The Finnish company Tammervoima Oy has awarded ÅF an engineering, procurement, and construction management (EPCM) contract in connection with the new Tarastenjärvi waste-to-energy cogeneration plant planned for Tampere, Finland. “The EPCM contract means ÅF is responsible for everything from technical project planning and procurement services to construction and site operation,” explains Peter Kling, an ÅF Section Manager with experience of EPCM work.

The plant will receive 150,000 tonnes of municipal waste a year and generate 310 GWh of district heat and 90 GWh of electricity for the surrounding region. Landfill gas from the existing waste treatment facility in Tarastenjärvi will be led through a new pipeline to be used in the combustion process. The plant will be the first in Finland to use environmentally harmful methane gas in this way, as a complementary fuel in energy production.

According to Tammervoima Oy, reasons for choosing ÅF included ÅFs experience with similar projects. “ÅF made us a cost-effective offer and had excellent references within the waste-to-energy area. It was important for us to choose a company that had experience with similar projects,” says Mika Pekkinen from Tammervoima Oy.

From waste to electricity and district heating

How does the waste-to-energy process in Tampere actually work? The waste is brought by road to the plant and deposited in a 9,000 cubic-metre bunker – big enough to receive 70-90 full lorry loads a day.

From there it is transported to the cogeneration plant’s grate furnace. Here, at temperatures in excess of 1,000°C, all the combustible waste is incinerated, leaving non-combustible fractions such as metals to be collected for subsequent processing and recycling.

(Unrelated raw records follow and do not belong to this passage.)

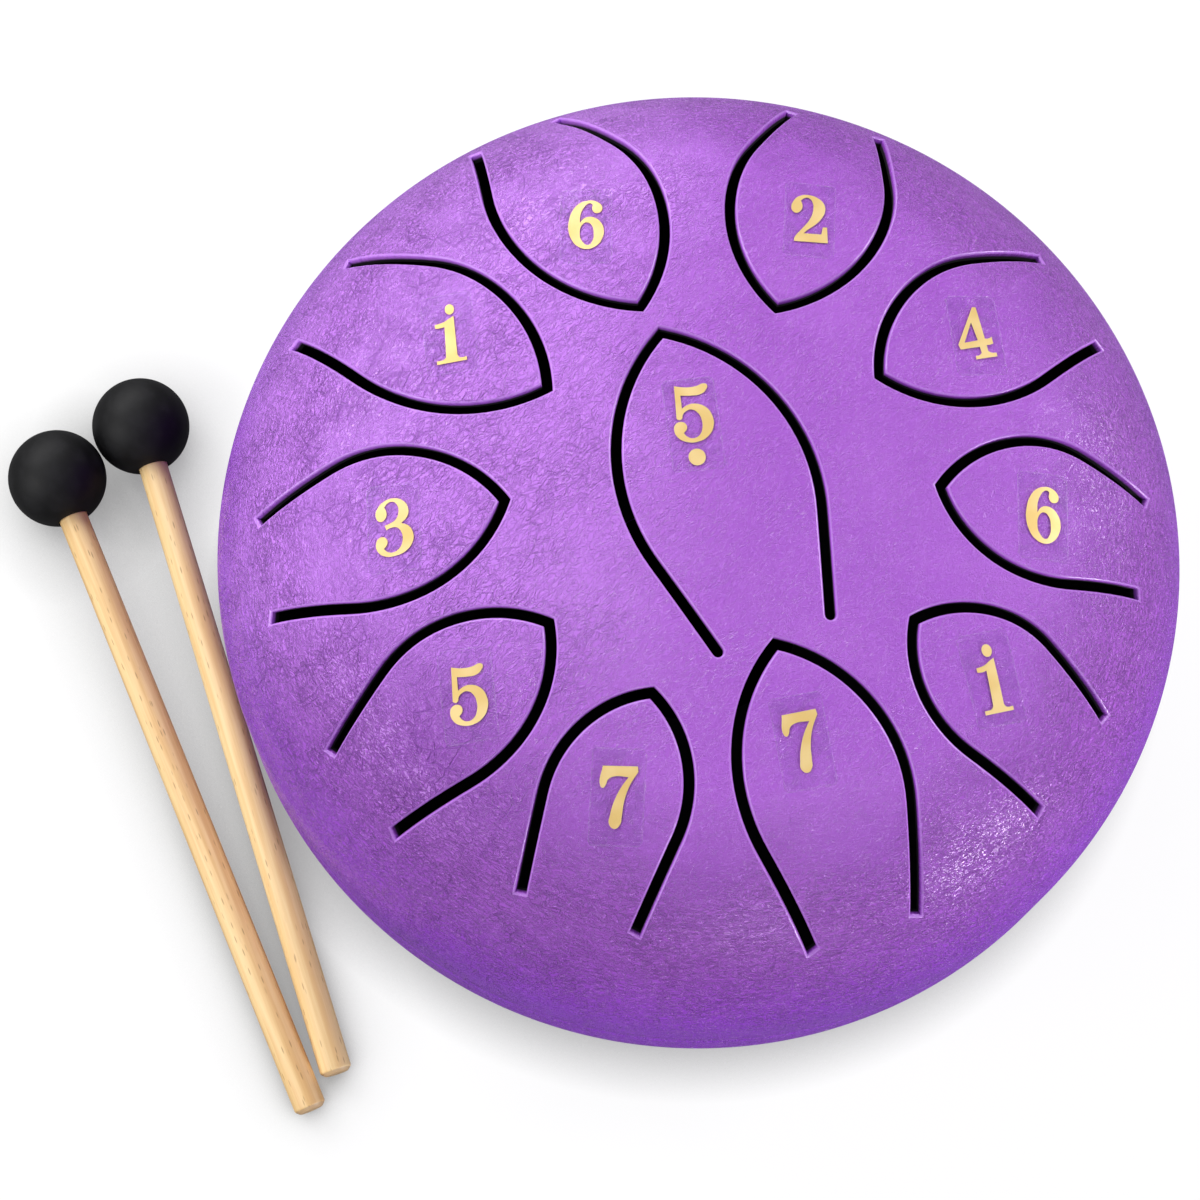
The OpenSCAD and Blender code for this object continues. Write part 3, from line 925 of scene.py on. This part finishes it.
# The note numbers are hot-pressed on the films in gold foil, in a fat-faced roman style. Each
# outline is drawn in millimetres from its film's middle; a point with a third value is a corner.
foil_lift = film_lift + film_t
foil_t = 0.06 * MM
foil_mesh_step = 1.1 * MM
foil_deep = (0.76, 0.53, 0.19, 1)
foil_bright = (0.83, 0.62, 0.28, 1)
digit_outlines = {
    "1": [[
        (1.25, 3.6, 0), (1.1, -5, 0), (1.5, -5.6), (2.85, -5.65, 0), (2.85, -6.4, 0),
        (-3, -6.5, 0), (-3, -5.75, 0), (-1.6, -5.6), (-1.1, -5.1, 0), (-0.75, 1.5, 0),
        (-1.5, 1.35), (-2.6, 1.45, 0), (-2.6, 2.25, 0), (-1, 2.5), (0.4, 3.2),
    ]],
    "2": [[
        (-3.75, 2.4), (-3.3, 4.2), (-2.2, 5.4), (-0.6, 5.85), (1.5, 5.3), (2.8, 3.9), (3, 2.2),
        (2.3, 0.4), (1, -1.3), (-0.4, -2.6), (-1.1, -3.4, 0), (2.4, -3.3, 0), (2.65, -1.6, 0),
        (3.5, -1.5, 0), (3.75, -5.2, 0), (-3, -5.4, 0), (-2.9, -4.6), (-1.5, -2.4), (0, 0),
        (0.6, 2.2), (0.5, 4), (-0.3, 5.1), (-1.2, 5), (-1.9, 4.3, 0), (-1.55, 3.3),
        (-1.7, 2.2), (-2.6, 1.3), (-3.4, 1.6),
    ]],
    "3": [[
        (-3.4, 2.7), (-2.9, 4.3), (-1.5, 5.5), (0.1, 5.85), (1.9, 5.2), (2.9, 3.5), (2.6, 1.8),
        (1.5, 0.75, 0), (2.9, 0), (3.7, -1.5), (3.6, -3.1), (2.3, -4.8), (0.2, -5.6),
        (-1.8, -5.5), (-3.2, -4.4), (-3.5, -2.9), (-2.9, -1.8), (-2, -1.7), (-1.3, -2.4),
        (-1.4, -3.3), (-2, -4, 0), (-1.3, -4.7), (-0.3, -4.9), (0.9, -4.3), (1.6, -2.9),
        (1.5, -1.2), (0.7, -0.1), (-0.5, 0), (-1.4, -0.4, 0), (-1.7, 0.55, 0), (-0.6, 0.9),
        (0.4, 1.5), (1, 2.9), (0.8, 4.4), (0, 5.15), (-0.9, 5), (-1.7, 4.2, 0), (-1.3, 3.2),
        (-1.5, 2), (-2.5, 1.4),
    ]],
    "4": [[
        (0.1, 6.1, 0), (0.85, 6.1, 0), (1.6, -0.9, 0), (2.4, -0.85), (3.05, -0.5, 0),
        (3.15, -1.95, 0), (2.5, -2.2), (1.75, -2.3, 0), (1.85, -3.6, 0), (2.5, -3.95),
        (3.5, -3.95, 0), (3.55, -4.75, 0), (-0.85, -5.4, 0), (-0.85, -4.65, 0), (-0.1, -4.5),
        (0.45, -4, 0), (0.3, -2.65, 0), (-3.7, -3.2, 0), (-4, -2.1, 0),
    ], [
        (-0.65, 2.7, 0), (0.1, -1.25, 0), (-2.7, -1.75, 0),
    ]],
    "5": [[
        (-2.6, 5.5, 0), (-0.6, 5.05), (1.3, 5.1), (2.7, 5.5), (3.3, 5.2), (2.9, 4.1), (1.9, 3.45),
        (0.2, 3.35), (-1.7, 3.55, 0), (-1.75, 1, 0), (-0.8, 1.55), (0.6, 1.75), (2.5, 0.9),
        (3.5, -1), (3.45, -2.9), (2.3, -4.7), (0.3, -5.6), (-1.6, -5.45), (-3.1, -4.5),
        (-3.65, -2.9), (-3.2, -1.8), (-2.3, -1.5), (-1.5, -1.9), (-1.3, -2.8), (-2, -3.7, 0),
        (-1.5, -4.4), (-0.5, -4.85), (0.7, -4.4), (1.4, -3.1), (1.5, -1.6), (1, -0.1),
        (0, 0.65), (-1, 0.5), (-1.8, -0.3), (-1.9, -0.8), (-2.4, -1.15), (-2.95, -0.85, 0),
    ]],
    "6": [[
        (0.4, 5.95), (-1.4, 5.2), (-2.7, 3.5), (-3.35, 1.4), (-3.5, -0.8), (-3, -2.9),
        (-1.8, -4.7), (0.2, -5.5), (2.1, -4.7), (3.2, -3), (3.5, -1.1), (2.9, 0.7), (1.9, 1.7),
        (0.6, 2.05), (-0.5, 1.6), (-1.2, 0.6, 0), (-1.15, 2.3), (-0.5, 4.1), (0.3, 5.1),
        (0.9, 5.25), (1.35, 4.9, 0), (1.2, 4.1), (1.5, 3.2), (2.3, 2.9), (3.1, 3.5), (3.1, 4.6),
        (2.3, 5.5), (1.4, 5.9),
    ], [
        (0.1, 0.75), (-0.8, 0.1), (-1.25, -1.8), (-0.8, -3.6), (0.4, -4.55), (1.2, -3.7),
        (1.5, -1.9), (1, 0.2),
    ]],
    "7": [[
        (-3, 5.4, 0), (3.5, 5.5, 0), (3.65, 4.5, 0), (2.2, 2), (1.3, -0.9), (1, -3.6),
        (0.8, -4.9), (-0.2, -5.75), (-1.3, -4.9), (-1.2, -3.4), (-0.6, -1), (0.6, 1.6),
        (1.9, 3.5, 0), (-0.9, 3.5), (-1.9, 2.9), (-2.3, 1.9), (-2.8, 1.4), (-3.3, 1.8),
    ]],
}
# What sets a numeral off from the plain digit in its tongue's name
numeral_extras = {
    "low_5": {"scale": 1.07, "shift": (0.1, 2.25), "dot": (-0.15, -6.8, 1.65, 1.7)},
    "high_1_left": {"dot": (0.6, 5.2, 0.9, 1.15)},
    "high_1_right": {"dot": (0.3, 5.15, 1.0, 1.2)},
}


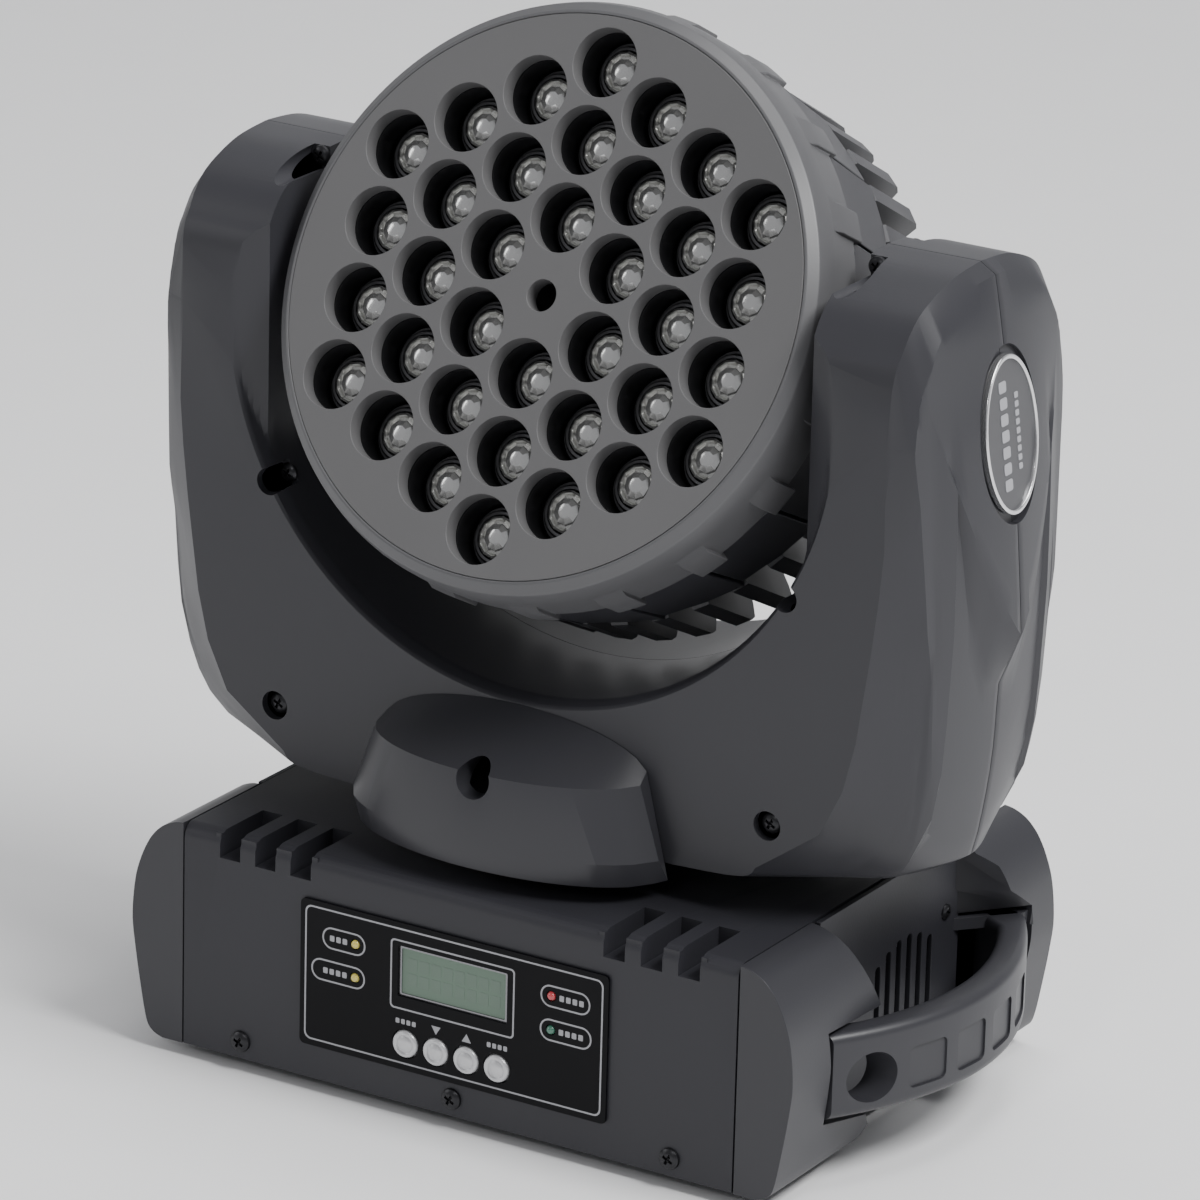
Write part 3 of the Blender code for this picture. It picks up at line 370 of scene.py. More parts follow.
SCREEN = surface("green grey display", (0.135, 0.195, 0.150), 0.35, tint=0.08, sheen=0.3)
SILVER = surface("silver plastic", (0.55, 0.55, 0.56), 0.30, metallic=0.35, tint=0.04)
RIM = surface("polished rim", (0.78, 0.78, 0.79), 0.20, metallic=0.9)
PLATE = surface("dark badge plate", (0.085, 0.085, 0.09), 0.38, metallic=0.3)
SCREW = surface("black oxide screw", (0.030, 0.030, 0.033), 0.32, metallic=0.7)
ZINC = surface("zinc screw", (0.52, 0.52, 0.54), 0.30, metallic=1)
STEEL = surface("turned steel", (0.48, 0.48, 0.50), 0.30, metallic=1, grain=0.05)
ALUMINIUM = surface("machined aluminium", (0.66, 0.66, 0.68), 0.34, metallic=1, grain=0.05)
RUBBER = surface("black rubber", (0.018, 0.018, 0.018), 0.75, grain=0.2)
BOARD = surface("green circuit board", (0.02, 0.11, 0.05), 0.42, grain=0.1)
AMBER = surface("amber lamp", (0.62, 0.52, 0.12), 0.18, coat=0.6)
RED = surface("red lamp", (0.50, 0.05, 0.06), 0.16, coat=0.6)
GREEN = surface("green lamp", (0.05, 0.16, 0.11), 0.16, coat=0.6)
BRASS = surface("gilded contact", (0.70, 0.52, 0.22), 0.28, metallic=1)
WIRE_GOLD = surface("yellow wire", (0.55, 0.36, 0.06), 0.45)
WIRE_WHITE = surface("white wire", (0.62, 0.62, 0.60), 0.45)
WIRE_BLUE = surface("blue wire", (0.07, 0.12, 0.36), 0.45)

CAD_FINISH = {"base_tray": SHEET, "power_supply": ALUMINIUM, "yoke_frame": STEEL, "pan_spindle": STEEL,
              "pan_bearing": STEEL, "tilt_bearing_left": STEEL, "tilt_bearing_right": STEEL,
              "control_board": BOARD, "led_board": BOARD}
for axis_name in ("pan_", "tilt_"):
    CAD_FINISH.update({axis_name + "belt": RUBBER, axis_name + "motor": SOCKET,
                       axis_name + "motor_pulley": ALUMINIUM, axis_name + "pulley": ALUMINIUM})
for place in ("front_left", "front_right", "rear_left", "rear_right"):
    CAD_FINISH["foot_" + place] = RUBBER
for node, material in CAD_FINISH.items():
    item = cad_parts[node]
    item.data.materials.clear()
    item.data.materials.append(material)
    soften(item, 0.3)


# ---- screws and small parts

def screw_mesh(radius, height):
    """Pan head with a cross recess, standing from y = 0 towards -Y."""
    profile = [(0, height), (radius * 0.45, height * 0.96), (radius * 0.75, height * 0.8),
               (radius * 0.95, height * 0.45), (radius, 0), (radius * 0.5, 0), (radius * 0.5, -3),
               (0, -3)]
    mesh = turned(profile, "Y", segments=32)
    arm, width = radius * 0.52, radius * 0.13
    for half_x, half_z, depth in ((arm, width, 0.35), (width, arm, 0.36)):
        bar = ((-half_x, -half_z), (half_x, -half_z), (half_x, half_z), (-half_x, half_z))
        mesh = cut(mesh, prism(bar, "Y", height * depth, height + 1))
    mirrored(mesh, "Y")
    return moved(mesh, Matrix.Rotation(radians(28), 4, "Y"))


def place_screw(name, at, radius, height, body, material=SCREW, direction=(0, -1, 0), stands_for=()):
    turn = Vector((0, -1, 0)).rotation_difference(Vector(direction)).to_matrix().to_4x4()
    mesh = moved(screw_mesh(radius, height), Matrix.Translation(at) @ turn)
    piece(name, mesh, material, body, "screw", stands_for, edge=0.12)


# ---- base

def arch(inset):
    """Section of the cover: straight walls and rounded top edges, moved inwards by inset."""
    wall, top, radius = BASE_BACK - inset, BASE_TOP - inset, 5 - inset
    half = [(-wall, BASE_BOTTOM)]
    for i in range(9):
        angle = radians(180 - 90 * i / 8)
        half.append((-wall + radius + radius * cos(angle), top - radius + radius * sin(angle)))
    return half + [(-y, z) for y, z in reversed(half)]


def panel_holes(button_radius, lamp_radius, low, high, button_segments):
    """Cutters for the holes of the buttons and the lamps in the front panel."""
    holes = [rod("Y", (x, BUTTON_Z), button_radius, low, high, button_segments) for x in BUTTON_XS.values()]
    for side in (-1, 1):
        holes += [rod("Y", (side * LAMP_X, z), lamp_radius, low, high, 24) for z in LAMP_ZS]
    return holes


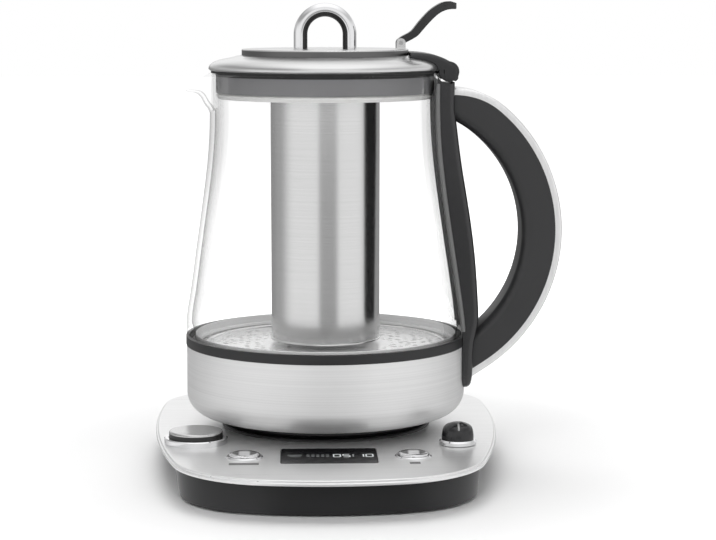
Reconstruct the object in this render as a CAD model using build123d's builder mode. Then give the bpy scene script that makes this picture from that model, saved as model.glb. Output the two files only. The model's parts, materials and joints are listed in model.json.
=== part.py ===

Not even the heat from the flue gas generated during the incineration process is wasted. Instead, the gas is used to turn water in the pipes into superheated steam, which is then led to a steam turbine that drives an electric generator. Even after passing through the turbine, the steam still contains a lot of heat; this can be transferred to the district heating network via heat exchangers.

After all the energy has been extracted from the waste, various processes are used to clean the flue gases. In the last step of the flue gas treatment the flue gases are condensed and heat is extracted to be used as additional district heating. The condensate water is not released as wastewater, but is re-used in the plant’s own internal processes.

Reduced environmental impact

Work on the Tarastenjärvi plant will be complete by the end of 2015. From 2016 onwards the region’s waste need no longer go to landfill, but can be used to supply local residents with electricity and district heat. “Finland’s historical reliance on landfills means that the need for waste-to-energy plants in the country is particularly important. And waste incineration also reduces Finland’s dependence on fossil fuels,” Jakob Sahlén concludes.

Waste – a historical challenge

Dealing with waste has always been a headache for cities. In the 1800s waste management was a haphazard affair; all manner of garbage was simply dumped in streets, rivers and streams. The march of industrialisation and the surge in urban populations precipitated huge problems for health and hygiene – and led to an urgent need for society to devise measures to meet the challenge.

By the early 1900s the concept of recycling had begun to gain ground. Waste was sorted into fractions and re-used as road fill, manure or in new products. However, a few decades later, as stricter controls came into force, it was felt that incineration or landfill provided better solutions for disposing of the waste generated by new patterns of consumption.

A new idea – from waste to energy

By the late 1970s and 1980s the negative impact of waste on the environment was becoming obvious. Waste decomposing in the landfills posed a particular problem, not least in the form of methane gas that contributed to an accelerating greenhouse effect. As a result of the 1970s oil crisis, attention once again turned to the potential of waste as an important resource and a domestic alternative to oil. This coincided with an expansion of district heating networks as an alternative to individual heating systems.